Repeat the entire listing exactly.

▶ INFORMATION SHOWN:
— begin —

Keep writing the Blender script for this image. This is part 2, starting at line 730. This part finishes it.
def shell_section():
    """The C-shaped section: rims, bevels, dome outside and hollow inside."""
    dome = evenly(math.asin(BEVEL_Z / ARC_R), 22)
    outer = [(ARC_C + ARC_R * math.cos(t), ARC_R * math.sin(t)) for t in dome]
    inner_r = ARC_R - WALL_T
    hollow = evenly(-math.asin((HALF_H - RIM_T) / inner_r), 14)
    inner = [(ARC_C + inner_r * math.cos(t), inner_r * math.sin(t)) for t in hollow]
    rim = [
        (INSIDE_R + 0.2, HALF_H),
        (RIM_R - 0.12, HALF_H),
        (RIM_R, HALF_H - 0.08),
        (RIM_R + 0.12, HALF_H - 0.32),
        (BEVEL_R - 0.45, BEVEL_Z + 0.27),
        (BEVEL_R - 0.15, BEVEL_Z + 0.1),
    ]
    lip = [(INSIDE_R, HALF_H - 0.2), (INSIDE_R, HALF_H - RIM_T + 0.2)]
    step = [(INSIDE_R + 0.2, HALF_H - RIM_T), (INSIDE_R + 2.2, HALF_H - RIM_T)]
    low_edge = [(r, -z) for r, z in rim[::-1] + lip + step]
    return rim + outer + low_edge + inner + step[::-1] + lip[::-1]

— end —

▶ OUTPUT OF THE EXERCISE:
Keep writing the Blender script for this image. This is part 2, starting at line 730. This part finishes it.
def shell_section():
    """The C-shaped section: rims, bevels, dome outside and hollow inside."""
    dome = evenly(math.asin(BEVEL_Z / ARC_R), 22)
    outer = [(ARC_C + ARC_R * math.cos(t), ARC_R * math.sin(t)) for t in dome]
    inner_r = ARC_R - WALL_T
    hollow = evenly(-math.asin((HALF_H - RIM_T) / inner_r), 14)
    inner = [(ARC_C + inner_r * math.cos(t), inner_r * math.sin(t)) for t in hollow]
    rim = [
        (INSIDE_R + 0.2, HALF_H),
        (RIM_R - 0.12, HALF_H),
        (RIM_R, HALF_H - 0.08),
        (RIM_R + 0.12, HALF_H - 0.32),
        (BEVEL_R - 0.45, BEVEL_Z + 0.27),
        (BEVEL_R - 0.15, BEVEL_Z + 0.1),
    ]
    lip = [(INSIDE_R, HALF_H - 0.2), (INSIDE_R, HALF_H - RIM_T + 0.2)]
    step = [(INSIDE_R + 0.2, HALF_H - RIM_T), (INSIDE_R + 2.2, HALF_H - RIM_T)]
    low_edge = [(r, -z) for r, z in rim[::-1] + lip + step]
    return rim + outer + low_edge + inner + step[::-1] + lip[::-1]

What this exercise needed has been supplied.